[START Information supplied]

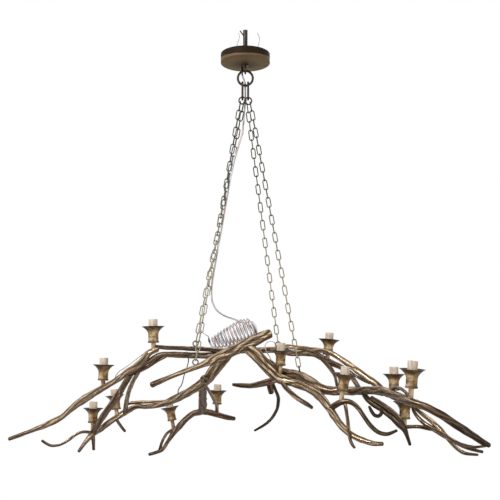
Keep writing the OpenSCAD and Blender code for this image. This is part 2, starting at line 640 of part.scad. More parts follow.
module canopy() {
    hole_r = stud_d / 2 + fit;
    outer = [for (k = [0 : dome_steps]) [dome_r(k / dome_steps), dome_z(k / dome_steps)]];
    inner = [for (k = [dome_steps : -1 : 0])
        [dome_r(k / dome_steps) - canopy_wall, dome_z(k / dome_steps) + canopy_wall]];
    color(brown_bronze) difference() {
        rotate_extrude() polygon(concat(
            [[canopy_d / 2, 0]], outer,
            [[hole_r, canopy_bottom], [hole_r, canopy_bottom + canopy_wall]],
            inner, [[canopy_d / 2 - canopy_wall, 0]]
        ));
        translate([cord_hole[0], cord_hole[1], canopy_bottom - cut])
            cylinder(d = cord_d + cord_hole_play, h = 2 * canopy_wall + 2 * cut);
    }
}

module ceiling_stem() {
    foot = canopy_bottom - collar_h * stud_grip;
    color(black_steel) {
        translate([0, 0, foot]) cylinder(d = stud_d, h = stud_h - foot);
        translate([pin_d - stud_d / 2, 0, stud_h - pin_drop]) rotate([0, -pin_tilt, 0])
            cylinder(d = pin_d, h = pin_l, $fn = wire_facets);
    }
}

module hex_nut(z) {
    translate([0, 0, z]) difference() {
        cylinder(d = nut_d, h = nut_h, $fn = 6);
        translate([0, 0, -cut]) cylinder(d = stud_d + fit, h = nut_h + 2 * cut);
    }
}

module stem_nuts() {
    color(steel) {
        hex_nut(canopy_bottom + canopy_wall);
        hex_nut(-nut_h - strap_t);
        hex_nut(0);
    }
}

module ceiling_strap() {
    color(steel) translate([0, 0, -strap_t]) difference() {
        linear_extrude(strap_t) square([strap_l, strap_w], center = true);
        translate([0, 0, -cut]) cylinder(d = stud_d + fit, h = strap_t + 2 * cut);
        for (side = [1, -1])
            translate([side * strap_holes / 2, 0, -cut]) cylinder(d = strap_hole_d, h = strap_t + 2 * cut);
    }
}

module ceiling_loop() {
    color(brown_bronze) {
        difference() {
            translate([0, 0, canopy_bottom - collar_h]) cylinder(d = collar_d, h = collar_h);
            translate([0, 0, canopy_bottom - collar_h * stud_grip - fit])
                cylinder(d = stud_d + fit, h = collar_h);
        }
        translate([0, 0, loop_mid]) rotate([0, 0, 90]) wire_ring(loop_hole + 2 * loop_wire, loop_wire);
    }
}

module large_ring() {
    color(black_steel) translate([0, 0, ring_mid]) wire_ring(ring_d, ring_wire);
}

module hub_links() {
    color(black_steel) for (side = [1, -1])
        translate([side * hub_pitch / 2, 0, hub_link_mid]) rotate([0, 0, 90])
            oval_link(hub_link_l, hub_link_w, hub_link_wire);
}

module hub_rings() {
    color(dark_bronze) for (side = [1, -1])
        translate(hub_ring_at(side)) wire_ring(hub_ring_d, hub_ring_wire);
}

module chain_front_left() { color(brass_chain) chain(chain_front_left_run); }
module chain_back_left() { color(brass_chain) chain(chain_back_left_run); }
module chain_back_right() { color(brass_chain) chain(chain_back_right_run); }
module chain_front_right() { color(brass_chain) chain(chain_front_right_run); }

module chain_eyes() {
    color(dark_bronze) {
        chain_eye(chain_front_left_run);
        chain_eye(chain_back_left_run);
        chain_eye(chain_back_right_run);
        chain_eye(chain_front_right_run);
    }
}

// ---- Cords ----

cord_by_ring = (ring_wire + cord_d) / 2 + gap;      // how far behind the ring's middle the cord runs
coil_left = placed(coil_left_drawn);
coil_right = placed(coil_right_drawn);
// Outline of the coil: share of its length, and radius.
coil_outline = [
    [0, 12], [0.08, 17], [0.2, 22], [0.35, 27], [0.5, 30], [0.65, 33], [0.78, 34], [0.9, 30],
    [0.97, 23], [1, 16]
];

module canopy_cord() {
    color(clear_cord) cord([
        [cord_hole[0], cord_hole[1], canopy_bottom + 8],
        [cord_hole[0], cord_hole[1], canopy_bottom - 8],
        [cord_hole[0], cord_hole[1] - 4, loop_bar + 4]
    ], cord_d, 2);
}

module ring_cord() {
    color(clear_cord) cord([
        [cord_hole[0], cord_by_ring + 2, loop_bar - 1],
        [cord_hole[0] * 0.9, cord_by_ring, loop_bar - 9],
        [cord_hole[0] * 0.4, cord_by_ring, ring_mid],
        [0, cord_by_ring, ring_bottom_bar + 12],
        [0, cord_by_ring, ring_bottom_bar + 2]
    ], cord_d, 2);
}

module supply_cord() { color(clear_cord) cord(supply_route, cord_d, 2); }

module cord_coil() {
    length = norm(spot(coil_right) - spot(coil_left));
    color(clear_cord) stand(spot(coil_left), spot(coil_right) - spot(coil_left)) rotate_extrude()
        polygon(concat([[0, 0]], [for (p = coil_outline) [p[1], p[0] * length]], [[0, length]]));
}

module coil_lead() { color(clear_cord) cord(coil_lead_route, lead_d, 2); }
module drop_lead() { color(black_steel) cord(drop_lead_route, lead_d, 1); }
module branch_lead() { color(clear_cord) cord(branch_lead_route, lead_d, 2); }
module curl_lead() { color(clear_cord) cord(curl_lead_route, lead_d, 2); }

module ceiling_tails() {
    color(clear_cord) {
        cord(tail_left_route, lead_d, 2);
        cord(tail_right_route, lead_d, 2);
    }
}

// ---- Branches ----

module trunk() { color(gilt) branch(trunk_line, 10); }
module front_branch() { color(gilt) branch(front_line, 10); }
module front_right_branch() { color(dark_bronze) branch(front_right_line, 10); }
module back_branch() { color(brown_bronze) branch(back_line); }
module back_left_branch() { color(gilt) branch(back_left_line); }
module back_right_branch() { color(pale_gilt) branch(back_right_line); }
module outer_left_branch() { color(gilt) branch(outer_left_line, 10); }
module low_left_branch() { color(brown_bronze) branch(low_left_line, 10); }
module steep_left_branch() { color(brown_bronze) branch(steep_left_line, 8, 3); }
module pale_left_branch() { color(pale_gilt) branch(pale_left_line, 8, 3); }
module drop_branch() { color(brown_bronze) branch(drop_line); }
module dark_right_branch() { color(dark_bronze) branch(dark_right_line); }
module far_right_branch() { color(brown_bronze) branch(far_right_line); }
module s_branch() { color(dark_bronze) branch(s_line); }

module left_twigs() {
    color(brown_bronze) {
        branch(wavy_twig);
        branch(spur_twig);
        branch(arc_twig);
        branch(inner_twig);
        branch(fork_twig);
    }
}

module left_sprigs() {
    color(gilt) {
        branch(end_twig);
        branch(split_twig);
        branch(brace_left_twig, 8, 3);
        branch(knot_stub);
    }
}

module right_twigs() {
    color(pale_gilt) {
        branch(tusk_twig);
        branch(stick_twig);
        branch(thin_drop_twig);
        branch(brace_twig);
        branch(brace_right_twig);
        branch(low_right_twig);
    }
}

module right_sprigs() {
    color(brown_bronze) {
        branch(stub_twig);
        branch(twin_twig);
        branch(dark_strand_twig);
        branch(short_right_twig);
    }
}

module hook_twigs() {
    color(dark_bronze) {
        branch(curl_twig);
        branch(hook_twig);
    }
}

canopy();
ceiling_stem();
stem_nuts();
ceiling_strap();
ceiling_loop();
ceiling_tails();
canopy_cord();
large_ring();
ring_cord();
hub_links();
hub_rings();
chain_front_left();
chain_back_left();
chain_back_right();
chain_front_right();
chain_eyes();
supply_cord();
cord_coil();
coil_lead();
drop_lead();
branch_lead();
curl_lead();
trunk();
front_branch();
front_right_branch();
back_branch();
back_left_branch();
back_right_branch();
outer_left_branch();
low_left_branch();
steep_left_branch();
pale_left_branch();
drop_branch();
dark_right_branch();
far_right_branch();
s_branch();
left_twigs();
left_sprigs();
right_twigs();
right_sprigs();
hook_twigs();
cup_1();
cup_2();
cup_3();
cup_4();
cup_5();
cup_6();
cup_7();
cup_8();
cup_9();
cup_10();
cup_11();
cup_12();
left_stems();
right_stems();
left_lampholders();
right_lampholders();
left_sleeves();
right_sleeves();
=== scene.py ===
"""Looks of the branch chandelier: gilt bronze branches, cups, candles, chains and flex.

Everything is in metres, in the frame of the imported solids: +Z up, the viewer at -Y, and the
origin on the hanging axis, level with the canopy's upper edge.
"""

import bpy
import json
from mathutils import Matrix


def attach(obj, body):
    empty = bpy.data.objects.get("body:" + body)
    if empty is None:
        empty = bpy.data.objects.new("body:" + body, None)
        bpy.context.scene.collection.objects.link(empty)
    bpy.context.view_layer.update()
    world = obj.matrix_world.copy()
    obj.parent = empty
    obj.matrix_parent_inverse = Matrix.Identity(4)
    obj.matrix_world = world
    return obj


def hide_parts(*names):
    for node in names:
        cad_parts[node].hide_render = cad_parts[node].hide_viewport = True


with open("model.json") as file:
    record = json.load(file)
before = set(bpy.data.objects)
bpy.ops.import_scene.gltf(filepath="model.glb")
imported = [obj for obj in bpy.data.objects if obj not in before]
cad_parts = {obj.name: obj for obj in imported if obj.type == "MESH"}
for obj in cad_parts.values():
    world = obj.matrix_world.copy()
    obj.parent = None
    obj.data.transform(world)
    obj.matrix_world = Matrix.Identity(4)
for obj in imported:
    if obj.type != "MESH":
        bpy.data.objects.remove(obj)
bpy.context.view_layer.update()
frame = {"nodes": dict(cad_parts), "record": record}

import json
import logging
import math
from dataclasses import dataclass, field
from enum import Enum
from typing import Any, Sequence

import bpy
import numpy as np
from mathutils import Vector

log = logging.getLogger("branch_chandelier")

Colour = tuple[float, float, float]
Band = tuple[float, float]
Drawn = Sequence[Sequence[float]]

MM = 0.001
FULL_TURN = 2 * math.pi
DOWN = (0, 0, -1)
# Side towards which surfaces get painted highlight: up and to the front
PAINTED_LIGHT_SIDE = (-0.25, -0.73, 0.64)
WHITE = (1.0, 1.0, 1.0)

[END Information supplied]

→ **Exercise directions**:
Reproduce verbatim only the segment of the listing bounded by the line containing "ceiling_stem();" and the line containing "record = json.load(file)", with both boundary lines included.

→ **Complete response**:
ceiling_stem();
stem_nuts();
ceiling_strap();
ceiling_loop();
ceiling_tails();
canopy_cord();
large_ring();
ring_cord();
hub_links();
hub_rings();
chain_front_left();
chain_back_left();
chain_back_right();
chain_front_right();
chain_eyes();
supply_cord();
cord_coil();
coil_lead();
drop_lead();
branch_lead();
curl_lead();
trunk();
front_branch();
front_right_branch();
back_branch();
back_left_branch();
back_right_branch();
outer_left_branch();
low_left_branch();
steep_left_branch();
pale_left_branch();
drop_branch();
dark_right_branch();
far_right_branch();
s_branch();
left_twigs();
left_sprigs();
right_twigs();
right_sprigs();
hook_twigs();
cup_1();
cup_2();
cup_3();
cup_4();
cup_5();
cup_6();
cup_7();
cup_8();
cup_9();
cup_10();
cup_11();
cup_12();
left_stems();
right_stems();
left_lampholders();
right_lampholders();
left_sleeves();
right_sleeves();
=== scene.py ===
"""Looks of the branch chandelier: gilt bronze branches, cups, candles, chains and flex.

Everything is in metres, in the frame of the imported solids: +Z up, the viewer at -Y, and the
origin on the hanging axis, level with the canopy's upper edge.
"""

import bpy
import json
from mathutils import Matrix


def attach(obj, body):
    empty = bpy.data.objects.get("body:" + body)
    if empty is None:
        empty = bpy.data.objects.new("body:" + body, None)
        bpy.context.scene.collection.objects.link(empty)
    bpy.context.view_layer.update()
    world = obj.matrix_world.copy()
    obj.parent = empty
    obj.matrix_parent_inverse = Matrix.Identity(4)
    obj.matrix_world = world
    return obj


def hide_parts(*names):
    for node in names:
        cad_parts[node].hide_render = cad_parts[node].hide_viewport = True


with open("model.json") as file:
    record = json.load(file)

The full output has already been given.